Il y avait probablement des mages parmi les initiateurs de génie
qui, de l'antique panthéon aryen, faisaient sortir, autour de la
figure d'Ahoura-Mazda, une doctrine qui s'avoisinait de plus en plus
au monothéisme. Cela n'a pas été sans conséquence dans l'histoire
d'Israël. «Si les Juifs, a dit le Père Dhorme, furent soutenus et
encouragés par les Perses, ce n'est pas seulement parce que les
Perses trouvaient leur propre intérêt dans cette attitude. C'est bien
plutôt parce que les Juifs leur apparurent en possession d'une
religion éminemment supérieure, dont les caractères généraux aussi
bien que les tendances de l'heure se rapprochaient singulièrement
plus de leur idéal religieux que les cultes grossiers de la Caldée,
de l'Elam et de l'Egypte. Les Perses furent les premiers à profiter
de ce qu'ils firent pour Israël, car ils ne furent pas englobés dans
les anathèmes et les sarcasmes que les prophètes lancèrent à la tête
des Caldéens. Aux sombres récits de la captivité de Babylone
s'opposent, dans les livres sacrés, les explosions de joie qui
pressentirent et saluèrent l'accession de Cyrus au trône de Nabonide
et de Belsatsar. La religion des Achéménides les prédisposait, non
seulement à témoigner aux fidèles de Jéhovah un sentiment de
tolérance, mais encore à user à leur égard d'un traitement de
faveur.» (Rev. Bbl, 1913).

Malgré les rancunes laissées par la tentative du faux Smerdis, le
nom de «mage» fut peu à peu appliqué aux prêtres de la religion
zoroastrienne et il se perpétua sous cette forme. De nos jours
encore, les Arabes désignent les sectateurs de la religion mazdéenne
sous le titre: madjous. Le nom s'introduisit peu à peu en Caldée.

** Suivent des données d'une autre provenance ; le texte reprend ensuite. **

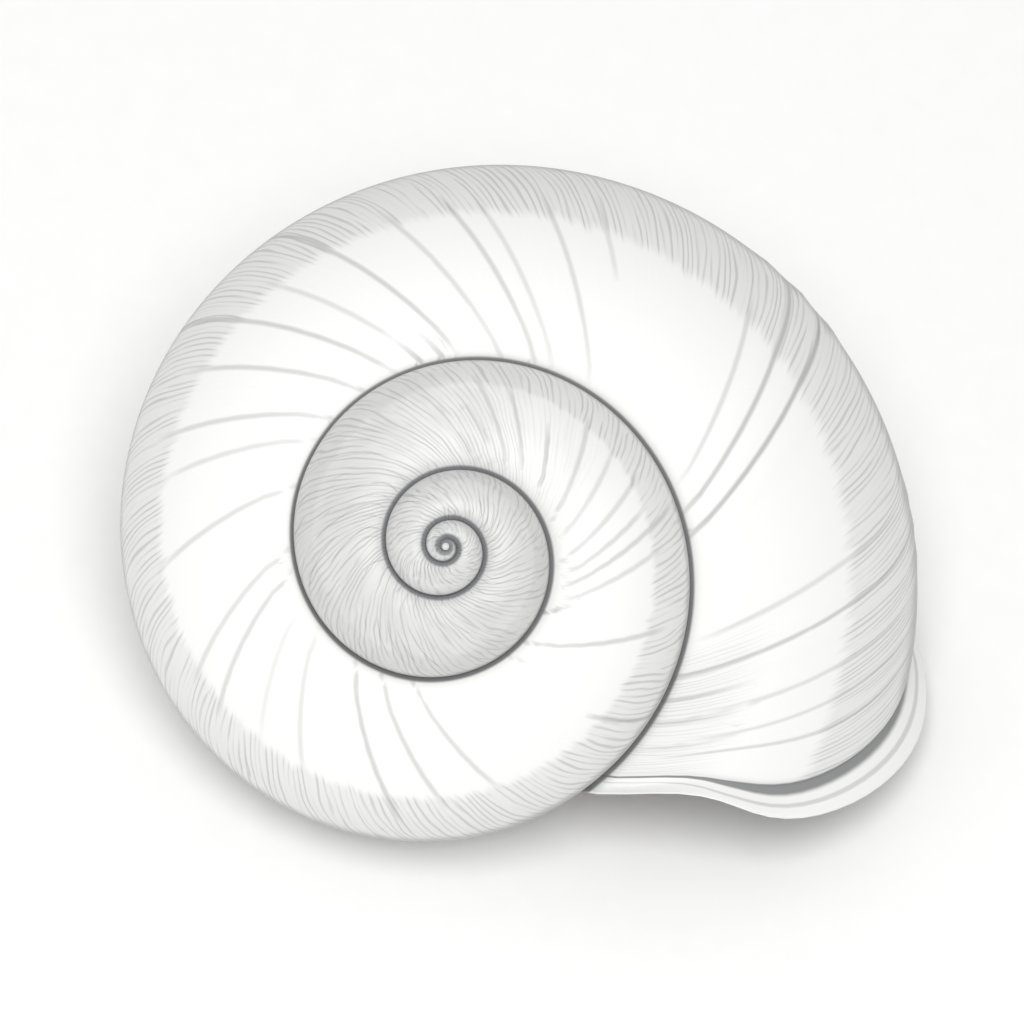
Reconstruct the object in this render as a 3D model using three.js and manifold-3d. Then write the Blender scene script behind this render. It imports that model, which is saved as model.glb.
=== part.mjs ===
import * as THREE from "three";
import { mergeVertices } from "three/addons/utils/BufferGeometryUtils.js";
import Module from "manifold-3d";

// An empty turban shell, in one piece: a hollow tube coiled about an axis, which widens from the
// apex to a flared mouth. It is worked out with the axis upright, and then laid down as it rests.
// Lengths are millimetres and angles degrees. Growth is the angle turned about the axis, clockwise
// seen from the apex: 0 where the last whorl crosses +X, and negative towards the apex.
// Round a whorl's section, 90 is its top, 0 its periphery, -90 its base and -180 its axis side.

// The spiral
const PERIPHERY_RADIUS = 37.1; // from the axis to the outside of the last whorl, at growth 0
const GROWTH_PER_TURN = 0.606; // natural logarithm of how much a whorl widens in a turn, there
const GROWTH_CHANGE = -0.084; // what each further turn adds to that
const MOUTH_GROWTH = 65; // where the lip leaves the suture
const APEX_GROWTH = -4.25 * 360;
const CONE_GROWTH = -3.2 * 360; // down to here the spire is a plain cone
const HOLLOW_GROWTH = -1.9 * 360; // the whorls above this are filled with shell
const NARROWING_GROWTH = -60; // from here to the mouth the last whorl draws in
const NARROWING = 0.036;

// A whorl's section, in shares of its periphery radius
const AXIS_GAP = 0.03; // from the axis to the tube, filled by the pillar
const HEIGHT_OVER_WIDTH = 0.98;
const OUTER_WALL = 0.036;
const AXIS_WALL = 0.06;
const SEAM_ANGLE = -8; // where the next whorl is joined on, just under the periphery

// The pillar, in shares of the mouth's periphery radius
const PILLAR_RADIUS = 0.12;
const PILLAR_FOOT = 0.05; // how far it reaches below the middle of the mouth
const CALLUS_RADIUS = 0.22; // how far round it the base is drawn in to its foot

// The lip leans back from the suture to the periphery, and turns outwards above a groove
const LIP_LEAN = 0.82; // tangent of the angle between the mouth and the axis
const LIP_WAVE = 3.5; // how far the lip is drawn back beside the suture, in growth
const WAVE_ANGLE = 66;
const LIP_FLARE = 2.4; // millimetres, where it is widest
const FLARE_ANGLE = -15;
const FLARE_WIDTH = 4.5; // in growth
const GROOVE_DEPTH = 0.3;

// Growth rests: low ridges across the last whorl where an older lip stood
const REST_GROWTHS = [-4, 31];
const REST_HEIGHT = 0.35;
const REST_WIDTH = 4; // in growth

// How it rests: mouth down, on the lip and on the base behind it
const APEX_LEAN = 36; // of the axis, off upright
const LEAN_GROWTH = 104; // the apex leans this way

const RING_POINTS = 19;
const CREAM_GREY = 0xe4e1da;

const { clamp, degToRad, lerp, radToDeg, smoothstep } = THREE.MathUtils;
const sin = (angle) => Math.sin(degToRad(angle));
const cos = (angle) => Math.cos(degToRad(angle));
const hump = (x, width) => Math.exp(-((x / width) ** 2));

const halfWidth = (1 - AXIS_GAP) / 2;
const halfHeight = halfWidth * HEIGHT_OVER_WIDTH;
const centre = AXIS_GAP + halfWidth;

// Distance from the axis to the whorl's periphery.
function radiusAt(growth) {
  const turns = growth / 360;
  const widening = Math.exp(GROWTH_PER_TURN * turns + GROWTH_CHANGE * turns * turns);
  const drawnIn = clamp((growth - NARROWING_GROWTH) / 75, 0, 1) ** 2;
  return PERIPHERY_RADIUS * widening * (1 - NARROWING * drawnIn);
}

// Angle round the section at which the whorl meets the one before it.
function sutureAngle(growth) {
  const before = radiusAt(growth - 360) / radiusAt(growth);
  const seam = before * (centre + halfWidth * cos(SEAM_ANGLE));
  return radToDeg(Math.acos(clamp((seam - centre) / halfWidth, -1, 1)));
}

// Height of the section's centre: each whorl hangs from the seam on the one before it.
function heightAt(growth) {
  const radius = radiusAt(growth);
  const before = radiusAt(growth - 360);
  const drop = halfHeight * (radius * sin(sutureAngle(growth)) - before * sin(SEAM_ANGLE));
  if (growth < CONE_GROWTH) return (-drop * radius) / (radius - before);
  return heightAt(growth - 360) - drop;
}

// How far a growth line runs ahead of its own periphery, as the mouth's edge does.
function leadAt(angle) {
  const across = centre + halfWidth * Math.max(0, cos(angle));
  const rise = angle < -90 ? -smoothstep(angle, -190, -120) : sin(angle);
  return radToDeg(Math.asin((LIP_LEAN * halfHeight * rise) / across));
}

const sutureLead = leadAt(85);
const mouthRadius = radiusAt(MOUTH_GROWTH - sutureLead);
const footHeight = heightAt(MOUTH_GROWTH - sutureLead) - PILLAR_FOOT * mouthRadius;

// How far the lip, its groove and the growth rests stand out of the wall, in millimetres.
function standOut(line, angle) {
  const behind = MOUTH_GROWTH - line;
  const flare = LIP_FLARE * clamp(1 - behind / FLARE_WIDTH, 0, 1) ** 2;
  const groove = GROOVE_DEPTH * hump(behind - FLARE_WIDTH - 1, 3);
  const rests = REST_GROWTHS.map((rest) => REST_HEIGHT * hump(line - rest, REST_WIDTH));
  const share = Math.sqrt(Math.max(0, cos((angle - FLARE_ANGLE) * 0.7))) * smoothstep(95 - angle, 0, 30);
  return share * rests.reduce((sum, rest) => sum + rest, flare - groove);
}

// A point on a growth line, this many turns before it and at this angle of the section.
// Depth is 0 on the outside of the wall and 1 on its inside.
function wallPoint(line, angle, depth, turnsBefore = 0, lineAngle = angle) {
  const wave = LIP_WAVE * hump(lineAngle - WAVE_ANGLE, 24) * clamp(1 - (MOUTH_GROWTH - line) / 20, 0, 1);
  const turned = line + leadAt(lineAngle) - sutureLead - wave;
  const growth = turned - 360 * turnsBefore;
  const radius = radiusAt(growth);
  const towardsAxis = (1 - cos(angle)) / 2;
  const wall = lerp(OUTER_WALL, AXIS_WALL, towardsAxis ** 2) * radius;
  const reach = radius * halfWidth - depth * wall + (turnsBefore ? 0 : standOut(line, angle));
  const across = radius * centre + reach * cos(angle);
  let height = heightAt(growth) + reach * HEIGHT_OVER_WIDTH * sin(angle);
  if (angle < -90 && !turnsBefore) {
    const nearAxis = 1 - smoothstep(across / mouthRadius, AXIS_GAP, CALLUS_RADIUS);
    const lastTurn = smoothstep(line, MOUTH_GROWTH - 360, MOUTH_GROWTH - 270);
    height = lerp(height, footHeight + 0.02 * mouthRadius, nearAxis * lastTurn * (1 - depth));
  }
  return new THREE.Vector3(across * cos(turned), -across * sin(turned), height);
}

// Outline of the wall along a growth line, let into the wall of the whorl before it at both ends.
// A hollow one goes round the outside and back along the inside. Edge rounds it off as a rim.
function ring(line, hollow, edge) {
  const suture = sutureAngle(line) + 1.5;
  const outside = [];
  for (let i = 0; i < RING_POINTS; i++) {
    outside.push(wallPoint(line, lerp(suture, -180, i / (RING_POINTS - 1)), edge));
  }
  outside.push(wallPoint(line, -140, 0.5, 1, -180));
  if (!hollow) return outside;
  const inside = [wallPoint(line, SEAM_ANGLE - 12, 0.5, 1, suture)];
  for (let i = 0; i < RING_POINTS - 1; i++) {
    inside.push(wallPoint(line, lerp(suture - 5, -190, i / (RING_POINTS - 2)), 1 - edge));
  }
  inside.push(wallPoint(line, -112, 0.5, 1, -180));
  return [...outside, ...inside.reverse()];
}

// Closed surface through rings with the same number of points, capped from side to side at its ends.
function throughRings(rings) {
  const count = rings[0].length;
  const faces = [];
  const quad = (a, b, c, d) => faces.push(a, b, c, a, c, d);
  for (let first = 0; first + count < rings.length * count; first += count) {
    for (let i = 0; i < count; i++) {
      const j = (i + 1) % count;
      quad(first + i, first + count + i, first + count + j, first + j);
    }
  }
  const last = (rings.length - 1) * count;
  for (let i = 0; i + 1 < count / 2; i++) {
    const j = count - 1 - i;
    quad(i, i + 1, j - 1, j);
    quad(last + j - 1, last + i + 1, last + i, last + j);
  }
  return new THREE.BufferGeometry().setFromPoints(rings.flat()).setIndex(faces);
}

const wasm = await Module();
wasm.setup();

function toSolid(geometry) {
  geometry.deleteAttribute("normal");
  geometry.deleteAttribute("uv");
  const merged = mergeVertices(geometry, 1e-4);
  const mesh = new wasm.Mesh({
    numProp: 3,
    vertProperties: new Float32Array(merged.attributes.position.array),
    triVerts: new Uint32Array(merged.index.array),
  });
  return new wasm.Manifold(mesh);
}

// Growth lines that the surface is drawn through: close at the lip, and wider apart in the spire.
function growthLines() {
  const solid = [];
  const hollow = [];
  for (let line = APEX_GROWTH; line < HOLLOW_GROWTH - 1; line += 18) {
    solid.push(line);
  }
  for (let line = HOLLOW_GROWTH; line < MOUTH_GROWTH - 12; line += line < -300 ? 13 : 9.5) {
    hollow.push(line);
  }
  for (const behind of [10, 7, 5, 3.8, 2.6, 1.4, 0.5, 0]) {
    hollow.push(MOUTH_GROWTH - behind);
  }
  solid.push(hollow[0], hollow[1]);
  return { solid, hollow };
}

// The tube in stretches of less than half a turn, so that no stretch runs into itself.
function tube() {
  const { solid, hollow } = growthLines();
  const spire = solid.map((line) => ring(line, false, 0));
  const whorls = hollow.map((line) => ring(line, true, line === MOUTH_GROWTH ? 0.3 : 0));
  const stretches = [];
  for (const [rings, length] of [[spire, 9], [whorls, 12]]) {
    for (let i = 0; i + 1 < rings.length; i += length) {
      stretches.push(toSolid(throughRings(rings.slice(i, i + length + 1))));
    }
  }
  return stretches;
}

// The pillar: a cone down the axis with a round foot.
function pillar() {
  const radius = PILLAR_RADIUS * mouthRadius;
  const profile = [new THREE.Vector2(0, footHeight)];
  for (let angle = 15; angle <= 90; angle += 15) {
    profile.push(new THREE.Vector2(radius * sin(angle), footHeight + radius * (1 - cos(angle))));
  }
  profile.push(new THREE.Vector2(0, heightAt(APEX_GROWTH)));
  return toSolid(new THREE.LatheGeometry(profile, 18).rotateX(Math.PI / 2));
}

// The first, closed knob of shell at the apex.
function nucleus() {
  const radius = 0.8 * radiusAt(APEX_GROWTH);
  const knob = new THREE.SphereGeometry(radius, 10, 6);
  return toSolid(knob.translate(0, 0, heightAt(APEX_GROWTH) + 0.3 * radius));
}

// All of it as one body. Where stretches meet, grains too small to see are split off and dropped.
function oneBody(solids) {
  const joined = solids.reduce((whole, solid) => whole.add(solid));
  const bodies = joined.decompose().sort((a, b) => b.volume() - a.volume());
  const { vertProperties, triVerts } = bodies[0].getMesh();
  const geometry = new THREE.BufferGeometry();
  geometry.setAttribute("position", new THREE.BufferAttribute(vertProperties, 3));
  geometry.setIndex(new THREE.BufferAttribute(triVerts, 1));
  geometry.computeVertexNormals();
  return geometry;
}

const shellMaterial = new THREE.MeshStandardMaterial({
  color: CREAM_GREY,
  roughness: 0.5,
  metalness: 0,
  flatShading: true,
});

const shell = new THREE.Mesh(oneBody([...tube(), pillar(), nucleus()]), shellMaterial);
shell.name = "shell";
shell.rotation.z = degToRad(LEAN_GROWTH - 90);

const leaning = new THREE.Group();
leaning.rotation.x = degToRad(APEX_LEAN);
leaning.add(shell);

const group = new THREE.Group();
group.add(leaning);
group.updateMatrixWorld(true);
const box = new THREE.Box3().setFromObject(group, true);
group.position.set(-(box.min.x + box.max.x) / 2, -(box.min.y + box.max.y) / 2, -box.min.z);

export default group;
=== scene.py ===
import bpy
import math
import numpy as np
from mathutils import Matrix, Vector


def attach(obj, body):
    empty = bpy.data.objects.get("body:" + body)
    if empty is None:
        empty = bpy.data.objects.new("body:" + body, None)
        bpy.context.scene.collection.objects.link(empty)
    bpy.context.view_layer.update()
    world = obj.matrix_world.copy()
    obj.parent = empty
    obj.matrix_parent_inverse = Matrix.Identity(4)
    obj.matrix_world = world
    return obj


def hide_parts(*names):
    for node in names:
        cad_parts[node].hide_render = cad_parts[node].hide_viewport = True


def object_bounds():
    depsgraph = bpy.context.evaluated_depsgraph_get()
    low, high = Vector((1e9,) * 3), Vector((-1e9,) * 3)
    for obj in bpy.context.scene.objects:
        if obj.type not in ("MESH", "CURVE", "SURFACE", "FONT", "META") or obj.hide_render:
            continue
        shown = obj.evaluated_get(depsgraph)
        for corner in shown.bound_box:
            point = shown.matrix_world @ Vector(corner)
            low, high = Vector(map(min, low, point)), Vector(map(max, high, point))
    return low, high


# An empty turban shell, drawn from a pencil study that looks down on its apex.
# Shell sizes are in millimetres and angles in degrees, as the CAD has them; Blender's are metres.
# Growth is the angle turned about the axis, clockwise seen from the apex, 0 where the last whorl
# crosses +X before the shell is laid down. Round a whorl's section 90 is its top, 0 its periphery,
# -90 its base and -180 the side towards the axis. A line is one growth line of the wall, and its
# number is the growth at which it meets the suture.

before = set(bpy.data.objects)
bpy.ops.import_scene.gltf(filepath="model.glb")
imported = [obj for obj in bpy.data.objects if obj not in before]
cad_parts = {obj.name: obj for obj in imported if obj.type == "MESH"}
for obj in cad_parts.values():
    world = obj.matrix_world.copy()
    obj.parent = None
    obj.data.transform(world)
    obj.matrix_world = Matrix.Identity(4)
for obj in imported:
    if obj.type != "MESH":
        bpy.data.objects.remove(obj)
cadLow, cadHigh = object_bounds()
print("frame: the CAD shell is loaded")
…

Les nations étrangères à la Mésopotamie en vinrent à entendre par
«mages» les représentants du sacerdoce caldéen. Le nom de «mage»
devint alors synonyme rigoureux de «sorcier» et d' «enchanteur». Mais
un grand nombre de mages de l'époque achéménide rendaient
probablement à Jéhovah un hommage qui annonçait à sa façon celui que,
d'après la vieille tradition de l'Église primitive, d'autres mages
ont apporté au Christ naissant. R. A.